### Instruction
Extract exactly those lines that lie between the start of the material and the line with "FACE_SLOT, GRID_WALL_SLOT, RIM_SLOT, SCREW_WALL_SLOT", including both boundary lines and no others.

### Data shown
· · · · ·

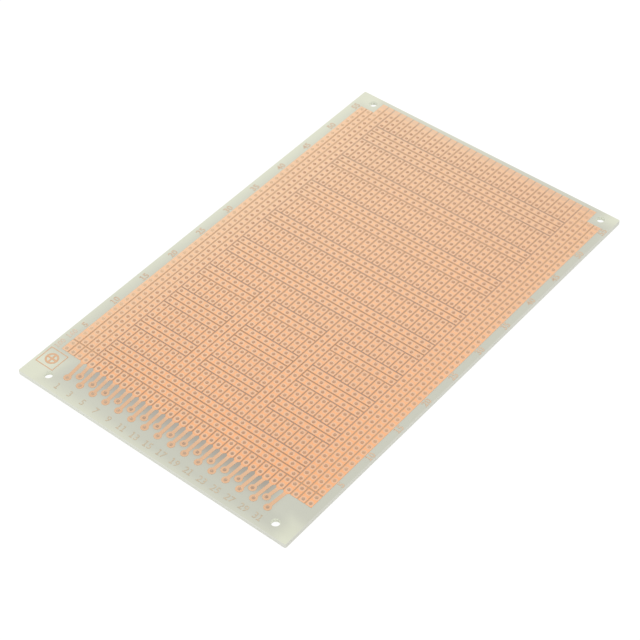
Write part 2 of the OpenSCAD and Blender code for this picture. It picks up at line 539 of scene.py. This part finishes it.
# ---------------------------------------------------------------- modelling helpers


def deselect():
    bpy.ops.object.select_all(action="DESELECT")


def finish_piece(piece, name, materials):
    """Names a modelled piece, gives it its materials and fixes it to the root body."""
    piece.name = name
    piece.data.name = name
    piece.data.materials.clear()
    for material in materials:
        piece.data.materials.append(material)
    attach(piece, "root")


# ---------------------------------------------------------------- the drilled laminate

HOLE_SIDES = 16
SCREW_HOLE_SIDES = 48
EDGE_CHAMFER = 0.08 * MM
CORNER_RADIUS = 0.4 * MM
CORNER_STEPS = 3
# Material slots of the board
FACE_SLOT, GRID_WALL_SLOT, RIM_SLOT, SCREW_WALL_SLOT = range(4)


def hole_loop(radius, x, y, sides=HOLE_SIDES):
    """Adds an open circle at board-top level, which in edit mode joins the mesh being edited."""
    # Flat sides stay outside the true circle, so that no laminate shows inside a foil hole
    outer = radius / math.cos(math.pi / sides)
    bpy.ops.mesh.primitive_circle_add(vertices=sides, radius=outer, location=(x, y, BOARD_TOP))


def repeat(piece, count, step):
    """Repeats the piece along step with an Array modifier."""
    array = piece.modifiers.new("repeat", "ARRAY")
    array.count = count
    array.use_relative_offset = False
    array.use_constant_offset = True
    array.constant_offset_displace = step
    bpy.ops.object.modifier_apply(modifier=array.name)


def hole_field(first_column, columns, rows):
    """Hole loops over a block of grid columns, all from the first row up."""
    deselect()
    hole_loop(HOLE_RADIUS, column_x(first_column), row_y(0))
    field = bpy.context.object
    bpy.ops.object.transform_apply()
    repeat(field, columns, (PITCH, 0, 0))
    repeat(field, rows, (0, PITCH, 0))
    return field


def is_level(face):
    """True for the two faces of the board, and not for its walls and chamfers."""
    return abs(face.normal.z) > 0.9


def on_rim(place):
    """True in a narrow strip along the board's outline, which no hole reaches."""
    rim_x = laminate_high.x - 2 * CORNER_RADIUS
    rim_y = laminate_high.y - 2 * CORNER_RADIUS
    return abs(place.x) > rim_x or abs(place.y) > rim_y


def in_screw_hole(place):
    """True for a wall of a screw hole, whose circle is drawn a little wide."""
    for x, y, radius in SCREW_HOLES:
        if math.hypot(place.x - x, place.y - y) < 1.1 * radius:
            return True
    return False


def paint_walls(mesh):
    """Gives each face of the board the material of its kind."""
    for face in mesh.polygons:
        if is_level(face):
            face.material_index = FACE_SLOT
        elif on_rim(face.center):
            face.material_index = RIM_SLOT
        elif in_screw_hole(face.center):
            face.material_index = SCREW_WALL_SLOT
        else:
            face.material_index = GRID_WALL_SLOT


def model_laminate():
    """Every hole is a loop in one outline, which is filled flat and pushed down to its thickness."""
    blocks = [
        hole_field(0, OUTER_RAILS, ROWS - 1),
        hole_field(OUTER_RAILS, COLUMNS - 2 * OUTER_RAILS, ROWS),
        hole_field(COLUMNS - OUTER_RAILS, OUTER_RAILS, ROWS - 1),
    ]
    deselect()
    for block in blocks:
        block.select_set(True)
    bpy.context.view_layer.objects.active = blocks[0]
    bpy.ops.object.join()
    board = bpy.context.object
    bpy.ops.object.mode_set(mode="EDIT")
    for contact in range(CONTACTS):
        hole_loop(HOLE_RADIUS, *contact_place(contact))
    for x, y, radius in SCREW_HOLES:
        hole_loop(radius, x, y, SCREW_HOLE_SIDES)
    # The outline is short by the chamfer, which the rim's inset gives back
    bpy.ops.mesh.select_all(action="DESELECT")
    width = laminate_high.x - laminate_low.x - 2 * EDGE_CHAMFER
    length = laminate_high.y - laminate_low.y - 2 * EDGE_CHAMFER
    bpy.ops.mesh.primitive_plane_add(size=1, location=(0, 0, BOARD_TOP))
    bpy.ops.transform.resize(value=(width, length, 1), center_override=(0, 0, BOARD_TOP))
    bpy.ops.mesh.bevel(offset=CORNER_RADIUS, segments=CORNER_STEPS, affect="VERTICES")
    bpy.ops.mesh.delete(type="ONLY_FACE")
    bpy.ops.mesh.select_all(action="SELECT")
    bpy.ops.mesh.fill(use_beauty=False)
    thickness = BOARD_TOP - laminate_low.z
    bpy.ops.mesh.extrude_region_move(TRANSFORM_OT_translate={"value": (0, 0, -thickness)})
    bpy.ops.mesh.select_all(action="SELECT")
    bpy.ops.mesh.normals_make_consistent(inside=False)
    bpy.ops.mesh.select_mode(type="FACE")
    bpy.ops.mesh.select_all(action="DESELECT")
    bpy.ops.object.mode_set(mode="OBJECT")
    for face in board.data.polygons:
        face.select = not is_level(face) and on_rim(face.center)
    bpy.ops.object.mode_set(mode="EDIT")
    bpy.ops.mesh.inset(thickness=EDGE_CHAMFER, depth=EDGE_CHAMFER, use_even_offset=True)
    bpy.ops.object.mode_set(mode="OBJECT")
    # In the order of the slots
    materials = [laminate_face(), drilled_wall(), sawn_edge(), screw_hole_wall()]
    finish_piece(board, "drilled_laminate", materials)
    paint_walls(board.data)
    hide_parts("laminate")


# ---------------------------------------------------------------- etched numbers

# Heights of the figures, what is added to the width of their strokes, and where they stand
CONTACT_NUMBER_HEIGHT = 2.15 * MM
CONTACT_NUMBER_STROKE = -0.02 * MM
CONTACT_NUMBER_Y = (laminate_low.y + odd_low.y) / 2 - 0.2 * MM
ROW_NUMBER_HEIGHT = 2.0 * MM
ROW_NUMBER_STROKE = 0.1 * MM
# From the outermost strips to the middle of the row numbers
ROW_NUMBER_GAP = 1.4 * MM
NUMBERED_ROWS = range(5, ROWS + 1, 5)
# The card's width and length in small figures, beside the corner mark
SIZE_NUMBERS = (("100", plain_low.y + 1.3 * MM), ("160", plain_low.y + 6.2 * MM))
SIZE_NUMBER_HEIGHT = 1.7 * MM
SIZE_NUMBER_STROKE = 0.06 * MM
SIZE_NUMBER_GAP = 1.9 * MM
# Turn of the figures that read along the board
READING_ALONG = math.pi / 2
# Shares of the text size: how tall the built-in face draws its digits, and the step between them
DIGIT_TALL = 0.69
DIGIT_STEP = 0.5
# The figure 1 as (left, right, low, high) of its stem, foot and flag, in shares of the text size
ONE_BARS = (
    (-0.05, 0.05, -0.21, 0.38),
    (-0.17, 0.17, -0.31, -0.21),
    (-0.17, -0.05, 0.28, 0.38),
)


def figure_one(size, heavier):
    """The built-in face has a bare stem for a 1, so this one is built from bars."""
    bars = []
    for left, right, low, high in ONE_BARS:
        middle = ((left + right) / 2 * size, (low + high) / 2 * size, 0)
        spread = ((right - left) * size + heavier, (high - low) * size, FOIL_THICKNESS)
        bpy.ops.mesh.primitive_cube_add(size=1, location=middle, scale=spread)
        bars.append(bpy.context.object)
    return bars


def figure(digit, size, heavier):
    """Pieces of one digit at the origin. heavier is how much is added to the stroke's width."""
    if digit == "1":
        return figure_one(size, heavier)
    bpy.ops.object.text_add(location=(0, 0, 0))
    label = bpy.context.object
    label.data.body = digit
    label.data.align_x = "CENTER"
    label.data.align_y = "CENTER"
    label.data.size = size
    label.data.resolution_u = 3
    label.data.offset = heavier / 2
    label.data.extrude = FOIL_THICKNESS / 2
    bpy.ops.object.convert(target="MESH")
    return [label]


def join_pieces(pieces):
    """Applies where the pieces stand and joins them into the first."""
    deselect()
    for piece in pieces:
        piece.select_set(True)
    bpy.context.view_layer.objects.active = pieces[0]
    bpy.ops.object.transform_apply()
    if len(pieces) > 1:
        bpy.ops.object.join()
    return pieces[0]


def number(text, x, y, height, heavier, turn=0.0):
    """A plain number in thin foil, centred on a place and turned about it."""
    size = height / DIGIT_TALL
    parts = []
    for index, digit in enumerate(text):
        for part in figure(digit, size, heavier):
            part.location.x += (index - (len(text) - 1) / 2) * DIGIT_STEP * size
            parts.append(part)
    label = join_pieces(parts)
    label.location = (x, y, BOARD_TOP + FOIL_THICKNESS / 2)
    label.rotation_euler = (0, 0, turn)
    return label


def contact_numbers(material):
    """Odd contact numbers, each centred below its ring."""
    labels = []
    for contact in range(0, CONTACTS, 2):
        x = contact_place(contact)[0]
        text = str(contact + 1)
        labels.append(number(text, x, CONTACT_NUMBER_Y, CONTACT_NUMBER_HEIGHT, CONTACT_NUMBER_STROKE))
    finish_piece(join_pieces(labels), "contact_numbers", [material])


def row_numbers(material):
    """Every fifth row numbered in both long margins, reading along the board."""
    labels = []
    for row in NUMBERED_ROWS:
        y = row_y(row - 1)
        for x in (plain_low.x - ROW_NUMBER_GAP, plain_high.x + ROW_NUMBER_GAP):
            label = number(str(row), x, y, ROW_NUMBER_HEIGHT, ROW_NUMBER_STROKE, READING_ALONG)
            labels.append(label)
    finish_piece(join_pieces(labels), "row_numbers", [material])


def size_numbers(material):
    """The card's width and length, reading along the board."""
    x = plain_low.x - SIZE_NUMBER_GAP
    labels = []
    for text, y in SIZE_NUMBERS:
        label = number(text, x, y, SIZE_NUMBER_HEIGHT, SIZE_NUMBER_STROKE, READING_ALONG)
        labels.append(label)
    finish_piece(join_pieces(labels), "size_numbers", [material])


# ---------------------------------------------------------------- stage, light and camera

FLOOR_SIZE = 4
# The floor lies a little below the board, so that the two don't share a plane
FLOOR_Z = -0.02 * MM
FLOOR_PAPER = srgb(246, 246, 246)
# Share of plain white in what the camera and mirrors see of the floor; the rest keeps the shadow
WHITE_SHARE = 0.8
WHITE_STRENGTH = 1.1
SKY_STRENGTH = 0.9
SOFTBOX_SIZE = 0.8
SOFTBOX_POWER = 1.2
SOFTBOX_PLACE = (-0.4, 0.5, 0.9)
SOFTBOX_TILT = (math.radians(-35), math.radians(-24), 0)
CAMERA_PLACE = (0.25707, -0.31024, 0.40722)
CAMERA_AZIMUTH = math.radians(40.0799)
CAMERA_ELEVATION = math.radians(46.0118)
CAMERA_ROLL = math.radians(-1.0303)
CAMERA_LENS = 108.333
CAMERA_SENSOR = 36
CAMERA_CLIP_START = 0.01


def stage():
    """A floor of pale paper that is nearly white to the camera and keeps a soft shadow."""
    bpy.ops.mesh.primitive_plane_add(size=FLOOR_SIZE, location=(0, 0, FLOOR_Z))
    floor = bpy.context.object
    floor.name = "floor"
    finish = Finish("floor_paper", Base_Color=FLOOR_PAPER, Roughness=1.0, Specular_IOR_Level=0.0)
    white = {"Color": (1, 1, 1, 1), "Strength": WHITE_STRENGTH}
    lit = finish.node("ShaderNodeEmission", None, white)
    seen = finish.node("ShaderNodeLightPath", output="Is Camera Ray")
    mirrored = finish.node("ShaderNodeLightPath", output="Is Glossy Ray")
    share = seen.higher(mirrored) * WHITE_SHARE
    paper = Wire(finish, finish.shader.outputs["BSDF"])
    surface = finish.node("ShaderNodeMixShader", None, [share, paper, lit])
    finish.tree.links.new(surface.output, finish.tree.nodes["Material Output"].inputs["Surface"])
    floor.data.materials.append(finish.material)


def lights():
    """A white sky all round and one weak softbox."""
    world = bpy.data.worlds.new("studio")
    bpy.context.scene.world = world
    world.use_nodes = True
    background = world.node_tree.nodes["Background"]
    background.inputs["Color"].default_value = (1, 1, 1, 1)
    background.inputs["Strength"].default_value = SKY_STRENGTH
    lamp = bpy.data.lights.new("softbox", "AREA")
    lamp.size = SOFTBOX_SIZE
    lamp.energy = SOFTBOX_POWER
    softbox = bpy.data.objects.new("softbox", lamp)
    bpy.context.collection.objects.link(softbox)
    softbox.location = SOFTBOX_PLACE
    softbox.rotation_euler = SOFTBOX_TILT


def camera():
    """A long lens above the right end of the contact edge, looking across the board."""
    lens = bpy.data.cameras.new("camera")
    lens.sensor_width = CAMERA_SENSOR
    lens.lens = CAMERA_LENS
    lens.clip_start = CAMERA_CLIP_START
    eye = bpy.data.objects.new("camera", lens)
    bpy.context.collection.objects.link(eye)
    turn = Matrix.Rotation(CAMERA_AZIMUTH, 3, "Z")
    tilt = Matrix.Rotation(math.pi / 2 - CAMERA_ELEVATION, 3, "X")
    roll = Matrix.Rotation(CAMERA_ROLL, 3, "Z")
    eye.rotation_euler = (turn @ tilt @ roll).to_euler()
    eye.location = CAMERA_PLACE
    bpy.context.scene.camera = eye


# ---------------------------------------------------------------- making


def dress_foil():
    """All the CAD nodes but the laminate are copper."""
    foil = copper_foil()
    for name, node in frame["nodes"].items():
        if name != "laminate":
            node.data.materials.clear()
            node.data.materials.append(foil)


camera()
lights()
stage()
dress_foil()
model_laminate()
contact_numbers(tarnished_foil("grey_foil", *GREY_FOIL))
row_numbers(tarnished_foil("dull_foil", *DULL_FOIL))
size_numbers(tarnished_foil("pale_foil", *PALE_FOIL))

bpy.context.scene.view_settings.view_transform = "Standard"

· · · · ·

### Task result
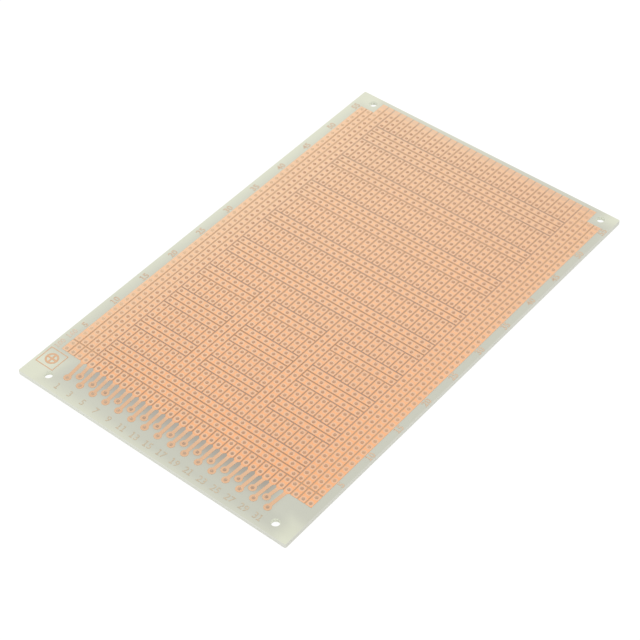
Write part 2 of the OpenSCAD and Blender code for this picture. It picks up at line 539 of scene.py. This part finishes it.
# ---------------------------------------------------------------- modelling helpers


def deselect():
    bpy.ops.object.select_all(action="DESELECT")


def finish_piece(piece, name, materials):
    """Names a modelled piece, gives it its materials and fixes it to the root body."""
    piece.name = name
    piece.data.name = name
    piece.data.materials.clear()
    for material in materials:
        piece.data.materials.append(material)
    attach(piece, "root")


# ---------------------------------------------------------------- the drilled laminate

HOLE_SIDES = 16
SCREW_HOLE_SIDES = 48
EDGE_CHAMFER = 0.08 * MM
CORNER_RADIUS = 0.4 * MM
CORNER_STEPS = 3
# Material slots of the board
FACE_SLOT, GRID_WALL_SLOT, RIM_SLOT, SCREW_WALL_SLOT = range(4)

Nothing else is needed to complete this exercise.